With the deal finalized, it's time for Nissan to pull Mitsubishi out of its funk.

PARIS, FRANCE - SEPTEMBER 30: View on the logo of Nissan brand during the press preview of the Paris Motor Show at Paris Expo Porte de Versailles on September 30, 2016 in Paris, France. From 1 to 16 October 2016, the 'Mondial de l'automobile' presents to the public the new cars of the largest automobile brands in the world. (Photo by Christophe Morin/IP3/Getty Images)
Christophe Morin/IP3, Getty Images

Back in May, Nissan announced its decision to purchase a 34 percent controlling stake in Mitsubishi Motors. Only now has the deal been finalized, and with Mitsubishi now part of the Renault-Nissan Alliance, it's time to turn Mitsubishi's frowns upside down.

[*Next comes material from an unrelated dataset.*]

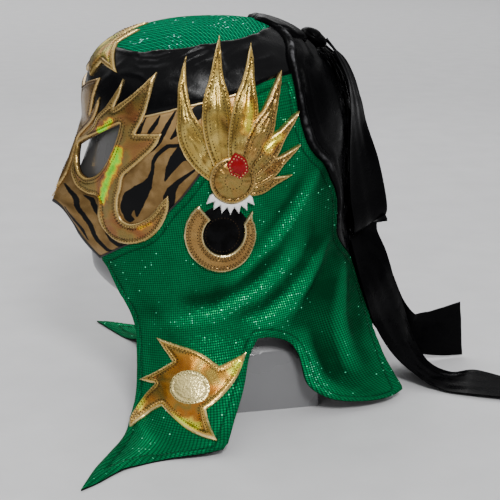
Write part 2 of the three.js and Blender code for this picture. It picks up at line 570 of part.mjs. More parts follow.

Nissan spent upwards of $2 billion dollars to take control of Mitsubishi Motors, Reuters reports. Japan's second-largest automaker will retain Osamu Masuko as the President and CEO of Mitsubishi, despite calls for him to quit in the wake of Mitsubishi's fuel-economy scandal. Nissan will install its own chief operating officer.

Mitsubishi admitted to fudging fuel-economy data for its vehicles over a quarter century, which it blamed on bad communication and the pressure to compete in a very competitive industry. Part of Nissan's plan to turn Mitsubishi around involves improving the management system that contributed to this scandal.

If there's a company the Japanese should trust to turn things around, it's Renault. Renault acquired a controlling stake in Nissan in 1999, when Nissan wasn't exactly at its peak.

Part of the Alliance's future plan involves cutting costs, as it did during the Nissan acquisition. The company believes that reducing redundancy and grouping together resources can save up to $230 million in 2017, with that number growing to $577 million the following year.